Repeat the listing in full, word for word.
=== Data for the task ===
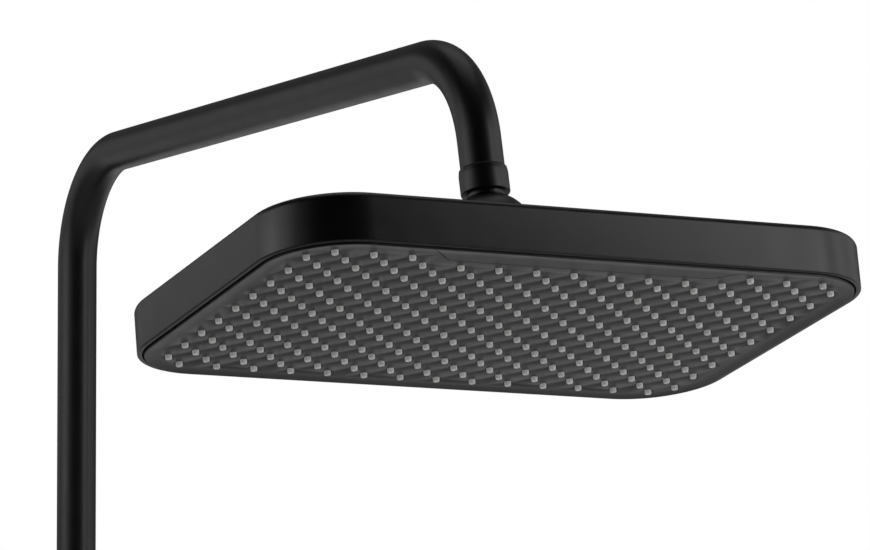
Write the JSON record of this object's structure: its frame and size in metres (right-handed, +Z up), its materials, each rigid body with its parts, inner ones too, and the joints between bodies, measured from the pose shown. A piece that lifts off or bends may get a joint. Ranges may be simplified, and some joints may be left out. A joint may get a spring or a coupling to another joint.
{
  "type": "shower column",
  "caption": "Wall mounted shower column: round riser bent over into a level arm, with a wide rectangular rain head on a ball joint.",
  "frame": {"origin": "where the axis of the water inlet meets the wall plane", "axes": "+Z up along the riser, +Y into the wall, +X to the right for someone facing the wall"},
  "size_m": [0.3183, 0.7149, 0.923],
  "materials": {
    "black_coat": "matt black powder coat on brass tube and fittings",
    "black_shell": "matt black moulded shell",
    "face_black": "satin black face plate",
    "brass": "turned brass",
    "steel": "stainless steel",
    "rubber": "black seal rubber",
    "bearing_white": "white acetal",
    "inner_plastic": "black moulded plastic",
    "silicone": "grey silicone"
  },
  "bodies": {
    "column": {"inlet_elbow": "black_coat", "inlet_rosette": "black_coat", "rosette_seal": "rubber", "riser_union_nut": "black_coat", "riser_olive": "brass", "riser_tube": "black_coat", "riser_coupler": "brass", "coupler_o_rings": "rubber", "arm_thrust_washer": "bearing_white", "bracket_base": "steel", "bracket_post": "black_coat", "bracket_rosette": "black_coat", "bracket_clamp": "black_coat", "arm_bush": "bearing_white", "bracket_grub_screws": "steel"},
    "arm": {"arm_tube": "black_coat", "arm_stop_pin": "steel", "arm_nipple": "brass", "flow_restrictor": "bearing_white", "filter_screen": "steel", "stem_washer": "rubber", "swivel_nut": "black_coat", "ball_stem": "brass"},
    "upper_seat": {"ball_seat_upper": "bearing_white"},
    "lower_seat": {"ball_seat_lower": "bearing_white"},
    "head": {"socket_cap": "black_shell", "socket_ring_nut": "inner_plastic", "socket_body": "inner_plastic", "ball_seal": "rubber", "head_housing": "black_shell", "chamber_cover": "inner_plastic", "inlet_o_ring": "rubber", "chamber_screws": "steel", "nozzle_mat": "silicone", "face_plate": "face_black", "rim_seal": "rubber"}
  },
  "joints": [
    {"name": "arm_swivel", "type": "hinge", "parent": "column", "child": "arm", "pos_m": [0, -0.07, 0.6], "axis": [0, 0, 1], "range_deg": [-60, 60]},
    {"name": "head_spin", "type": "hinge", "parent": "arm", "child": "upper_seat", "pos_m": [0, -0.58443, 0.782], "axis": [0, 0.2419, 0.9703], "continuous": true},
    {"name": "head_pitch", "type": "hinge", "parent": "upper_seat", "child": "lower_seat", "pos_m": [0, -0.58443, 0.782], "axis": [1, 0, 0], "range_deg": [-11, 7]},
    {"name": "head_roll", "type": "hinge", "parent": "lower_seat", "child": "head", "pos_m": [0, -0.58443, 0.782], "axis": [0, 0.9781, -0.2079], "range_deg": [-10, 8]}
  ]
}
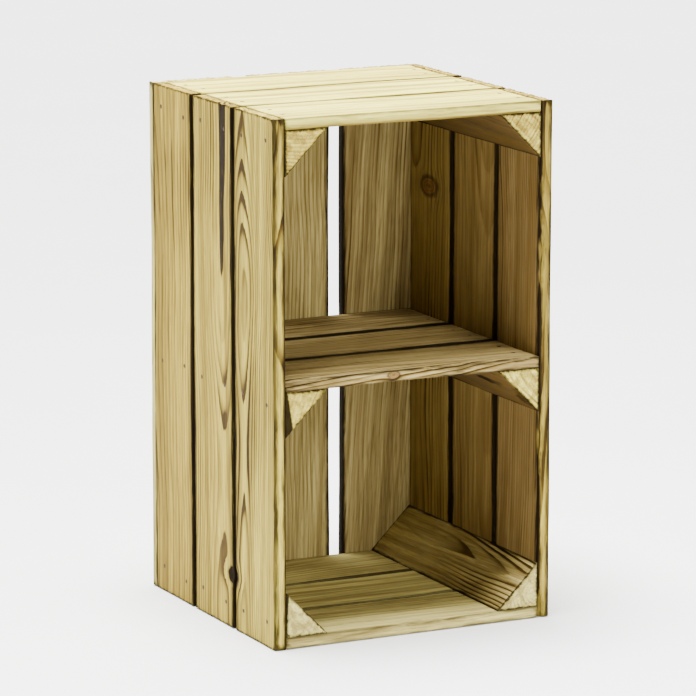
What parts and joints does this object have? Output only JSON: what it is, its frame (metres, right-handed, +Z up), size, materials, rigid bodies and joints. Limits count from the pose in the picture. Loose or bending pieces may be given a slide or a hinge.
===
● **Exercise answer**
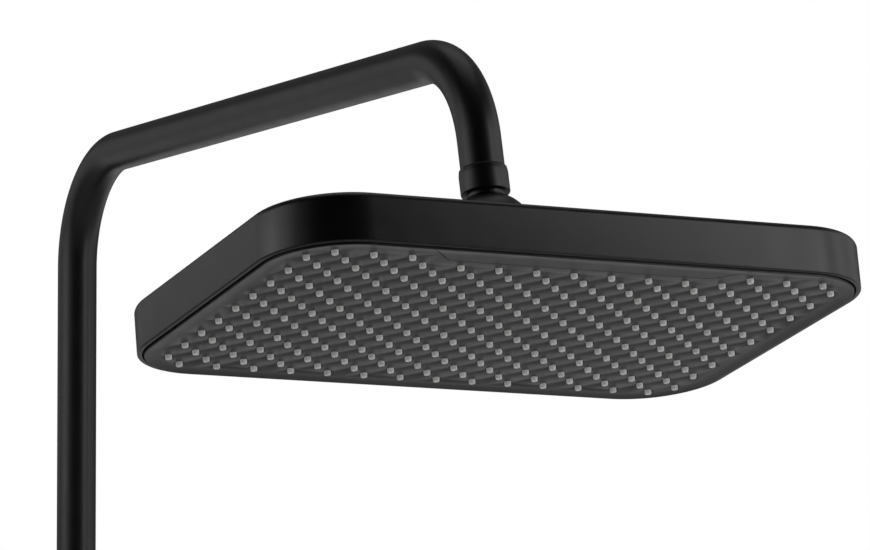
Write the JSON record of this object's structure: its frame and size in metres (right-handed, +Z up), its materials, each rigid body with its parts, inner ones too, and the joints between bodies, measured from the pose shown. A piece that lifts off or bends may get a joint. Ranges may be simplified, and some joints may be left out. A joint may get a spring or a coupling to another joint.
{
  "type": "shower column",
  "caption": "Wall mounted shower column: round riser bent over into a level arm, with a wide rectangular rain head on a ball joint.",
  "frame": {"origin": "where the axis of the water inlet meets the wall plane", "axes": "+Z up along the riser, +Y into the wall, +X to the right for someone facing the wall"},
  "size_m": [0.3183, 0.7149, 0.923],
  "materials": {
    "black_coat": "matt black powder coat on brass tube and fittings",
    "black_shell": "matt black moulded shell",
    "face_black": "satin black face plate",
    "brass": "turned brass",
    "steel": "stainless steel",
    "rubber": "black seal rubber",
    "bearing_white": "white acetal",
    "inner_plastic": "black moulded plastic",
    "silicone": "grey silicone"
  },
  "bodies": {
    "column": {"inlet_elbow": "black_coat", "inlet_rosette": "black_coat", "rosette_seal": "rubber", "riser_union_nut": "black_coat", "riser_olive": "brass", "riser_tube": "black_coat", "riser_coupler": "brass", "coupler_o_rings": "rubber", "arm_thrust_washer": "bearing_white", "bracket_base": "steel", "bracket_post": "black_coat", "bracket_rosette": "black_coat", "bracket_clamp": "black_coat", "arm_bush": "bearing_white", "bracket_grub_screws": "steel"},
    "arm": {"arm_tube": "black_coat", "arm_stop_pin": "steel", "arm_nipple": "brass", "flow_restrictor": "bearing_white", "filter_screen": "steel", "stem_washer": "rubber", "swivel_nut": "black_coat", "ball_stem": "brass"},
    "upper_seat": {"ball_seat_upper": "bearing_white"},
    "lower_seat": {"ball_seat_lower": "bearing_white"},
    "head": {"socket_cap": "black_shell", "socket_ring_nut": "inner_plastic", "socket_body": "inner_plastic", "ball_seal": "rubber", "head_housing": "black_shell", "chamber_cover": "inner_plastic", "inlet_o_ring": "rubber", "chamber_screws": "steel", "nozzle_mat": "silicone", "face_plate": "face_black", "rim_seal": "rubber"}
  },
  "joints": [
    {"name": "arm_swivel", "type": "hinge", "parent": "column", "child": "arm", "pos_m": [0, -0.07, 0.6], "axis": [0, 0, 1], "range_deg": [-60, 60]},
    {"name": "head_spin", "type": "hinge", "parent": "arm", "child": "upper_seat", "pos_m": [0, -0.58443, 0.782], "axis": [0, 0.2419, 0.9703], "continuous": true},
    {"name": "head_pitch", "type": "hinge", "parent": "upper_seat", "child": "lower_seat", "pos_m": [0, -0.58443, 0.782], "axis": [1, 0, 0], "range_deg": [-11, 7]},
    {"name": "head_roll", "type": "hinge", "parent": "lower_seat", "child": "head", "pos_m": [0, -0.58443, 0.782], "axis": [0, 0.9781, -0.2079], "range_deg": [-10, 8]}
  ]
}
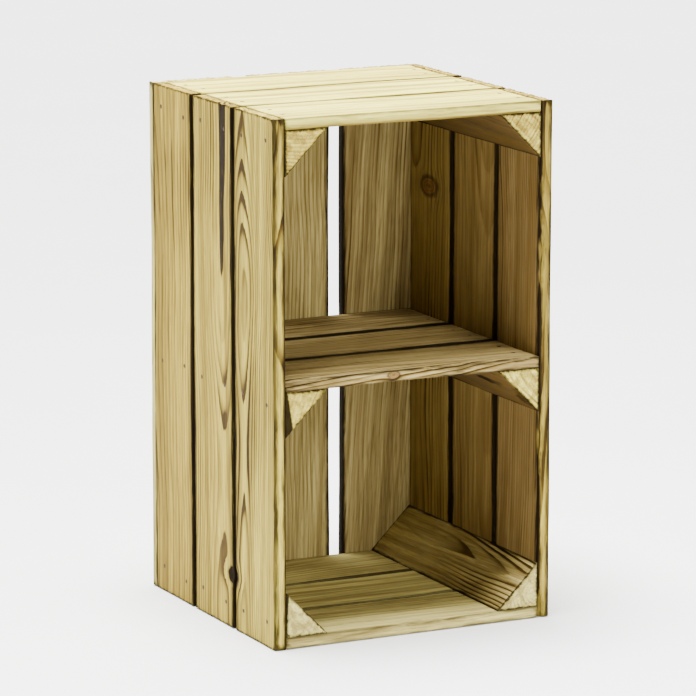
What parts and joints does this object have? Output only JSON: what it is, its frame (metres, right-handed, +Z up), size, materials, rigid bodies and joints. Limits count from the pose in the picture. Loose or bending pieces may be given a slide or a hinge.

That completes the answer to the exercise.